The massive dividend distributions ($620 million) represent a deliberate capital return strategy that management defended as the optimal way to improve the utilization of surplus cash. While this reduced the cash cushion, it also signals that management doesn't see accretive acquisition or investment opportunities in the current competitive landscape. For investors, this is both reassuring (disciplined capital allocation) and concerning (limited growth options).
Conclusion: A Turnaround on a Tightrope
DouYu is executing a high-stakes strategic retreat, trading market share and revenue scale for margin preservation and cash generation. The 63.6% growth in innovative business segments demonstrates management's ability to diversify revenue, but the 28-41% decline in core livestreaming reveals the severity of competitive disruption from short-video platforms. The company's 12.8% gross margin improvement, achieved through 19% content cost cuts and 17% operating expense reductions, proves that profitability is possible even in a shrinking market—but at what long-term cost to content quality and user engagement?
The investment thesis hinges on two critical variables: whether innovative business can scale to 35% of revenue while maintaining growth rates, and whether the remaining core user base of hardcore gamers provides sufficient stability to support this transition.
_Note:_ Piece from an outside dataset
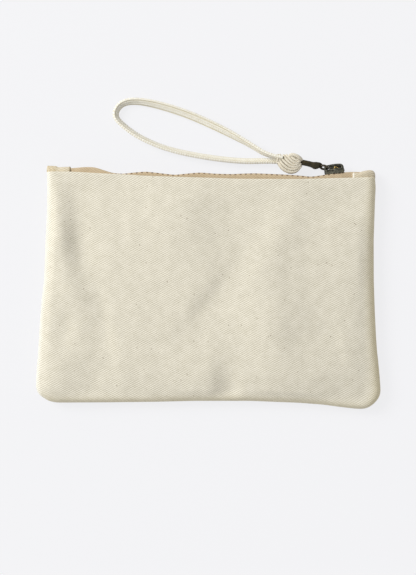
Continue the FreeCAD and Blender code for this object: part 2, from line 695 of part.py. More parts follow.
place(pull_tab, tab_along, tab_up, "places.chain_level", LINK_TURN)
doc.recompute()

# ---------------------------------------------------------------- knot
# a plain rounded solid with a pocket for the tab's blade and a plug of cord through its eye
tilt = radians(size("pull_tilt"))
tab_hinge = pull_tab.Placement.Base
tab_heading = Vector(-cos(tilt), sin(tilt), 0)
eye_centre = tab_hinge + tab_heading * size("eye_along")
long_half = size("knot_length") / 2
ellipse = Part.Ellipse(Vector(0, 0, 0), long_half, size("knot_width") / 2)
rim = Part.ArcOfEllipse(ellipse, 0, pi).toShape()
closing = Part.LineSegment(Vector(-long_half, 0, 0), Vector(long_half, 0, 0)).toShape()
knot_shape = Part.Face(Part.Wire([rim, closing])).revolve(Vector(0, 0, 0), Vector(1, 0, 0), 360)
knot_shape.translate(eye_centre - Vector(size("knot_shift"), 0, 0))
room = size("knot_play")
blade_half = size("tab_blade") / 2 + room
blade_wide = size("tab_width") / 2 + room
blade_corner = Vector(0, -blade_half, -blade_wide)
blade_room = Part.makeBox(size("tab_reach") + room, 2 * blade_half, 2 * blade_wide, blade_corner)
blade_room.Placement = pull_tab.Placement
plug_foot = Vector(size("eye_along"), -blade_half - 0.5, 0)
eye_plug = Part.makeCylinder(size("eye_diameter") / 2 - room, 2 * blade_half + 1, plug_foot, Vector(0, 1, 0))
eye_plug.Placement = pull_tab.Placement
cord_knot = free_shape("cord_knot", knot_shape.cut(blade_room).fuse(eye_plug).removeSplitter())

# ---------------------------------------------------------------- wrist cord
# the loop's middle line, out along the upper strand, round the far end and back
CORD_ROUTE = [
    (45.5, 83.8, 9.3),
    (36.5, 84.9, 8.9),
    (24.0, 92.6, 6.4),
    (6.0, 102.0, 3.8),
    (-18.0, 112.0, 2.9),
    (-44.0, 118.6, 2.9),
    (-57.5, 117.6, 2.9),
    (-62.6, 109.5, 2.9),
    (-55.5, 102.8, 2.9),
    (-44.0, 95.4, 2.8),
    (-27.0, 88.6, 2.8),
    (-4.0, 84.2, 2.8),
    (20.0, 81.8, 3.0),
    (36.0, 82.6, 3.2),
    (45.5, 82.3, 3.3),
]


def cord_path(route):
    """Straight runs joined by tangent arcs, each arc as large as its two runs allow."""
    points = [Vector(*p) for p in route]
    edges, radii = [], []
    start = points[0]
    for before, here, after in zip(points, points[1:], points[2:]):
        back = (before - here).normalize()
        ahead = (after - here).normalize()
        turn = pi - back.getAngle(ahead)
        run = min((before - here).Length, (after - here).Length)
        reach = 0.45 * run
        radius = reach / tan(turn / 2)
        middle = here + (back + ahead).normalize() * (radius / cos(turn / 2) - radius)
        edges.append(Part.LineSegment(start, here + back * reach).toShape())
        edges.append(Part.Arc(here + back * reach, middle, here + ahead * reach).toShape())
        start = here + ahead * reach
        radii.append((round(radius, 1), round(degrees(turn))))
    edges.append(Part.LineSegment(start, points[-1]).toShape())
    return Part.Wire(edges), radii


cord_line, cord_radii = cord_path(CORD_ROUTE)
cord_radius = size("cord_width") / 2
cord_start = Vector(*CORD_ROUTE[0])
cord_end = Part.Wire(Part.makeCircle(cord_radius, cord_start, Vector(*CORD_ROUTE[1]) - cord_start))
cord_tube = cord_line.makePipeShell([cord_end], True, False)
wrist_cord = free_shape("wrist_cord", cord_tube)
print("cord length", round(cord_line.Length, 1), "radii and turns", cord_radii)
print("cord volume", round(cord_tube.Volume, 1), "against", round(pi * cord_radius**2 * cord_line.Length, 1))

# ---------------------------------------------------------------- check and write
SUB_PARTS = [
    front_panel, back_panel, seam_binding, binding_thread, panel_seam_thread,
    left_zip_end_tab, right_zip_end_tab, front_zip_tape, back_zip_tape,
    front_zip_teeth, back_zip_teeth, top_stops, bottom_stop,
    front_zip_seam_thread, back_zip_seam_thread,
    slider_body, slider_crown, slider_lock_spring, pull_link, pull_tab, cord_knot, wrist_cord,
]
doc.recompute()
for item in doc.Objects:
    if "Invalid" in item.State or "Error" in item.State:
        raise RuntimeError("%s failed: %s" % (item.Label, item.State))
os.makedirs("parts", exist_ok=True)
for part in SUB_PARTS:
    if part.Shape.isNull() or not part.Shape.isValid():
        raise RuntimeError("%s has no valid shape" % part.Label)
for part in SUB_PARTS:
    part.Shape.exportStep("parts/%s.step" % part.Label)
    box = part.Shape.BoundBox
    print("%-24s solids %3d  x %7.2f %7.2f  y %7.2f %7.2f  z %6.2f %6.2f  volume %9.1f" % (
        part.Label, len(part.Shape.Solids), box.XMin, box.XMax, box.YMin, box.YMax, box.ZMin, box.ZMax,
        part.Shape.Volume))
hinge = pull_link.Placement.Base
print("link hinge", [round(c, 3) for c in hinge], "tab hinge", [round(c, 3) for c in tab_hinge])
stop_face = -size("tab_fold") + 1.5 * size("stop_length")
print("slider tail", round(size("tail"), 3), "bottom stop", round(stop_face, 3))
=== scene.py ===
import math

import bmesh
import bpy
import numpy as np
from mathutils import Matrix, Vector


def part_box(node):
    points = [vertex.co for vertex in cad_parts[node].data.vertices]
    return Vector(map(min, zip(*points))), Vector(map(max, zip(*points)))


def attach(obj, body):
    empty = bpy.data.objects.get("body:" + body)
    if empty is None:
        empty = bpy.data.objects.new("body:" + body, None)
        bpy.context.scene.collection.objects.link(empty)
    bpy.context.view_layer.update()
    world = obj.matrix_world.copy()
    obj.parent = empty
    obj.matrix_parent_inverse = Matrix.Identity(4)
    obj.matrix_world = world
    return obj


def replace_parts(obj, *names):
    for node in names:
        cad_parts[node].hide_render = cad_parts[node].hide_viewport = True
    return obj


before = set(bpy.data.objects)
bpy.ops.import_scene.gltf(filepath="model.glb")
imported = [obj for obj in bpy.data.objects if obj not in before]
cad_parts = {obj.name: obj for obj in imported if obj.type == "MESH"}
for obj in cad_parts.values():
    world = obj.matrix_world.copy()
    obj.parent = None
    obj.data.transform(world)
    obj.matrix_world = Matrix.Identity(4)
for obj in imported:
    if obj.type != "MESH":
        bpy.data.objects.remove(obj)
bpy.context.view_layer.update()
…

The RMB 2.24 billion cash position offers downside protection, but the aggressive dividend policy suggests limited reinvestment opportunities. Trading at 0.26 times sales with no debt, the market has priced in significant pessimism, creating potential upside if management executes successfully.
For investors, DouYu represents a contrarian bet on a company acknowledging its limitations and retrenching to defensible territory. This is no longer a growth story, but a margin recovery and capital return story. Success means achieving sustainable profitability within a smaller, more valuable niche; failure means the strategic retreat becomes a permanent decline. The next 12-18 months will determine whether DouYu's gaming ecosystem remains viable or becomes another casualty of short-video platform dominance.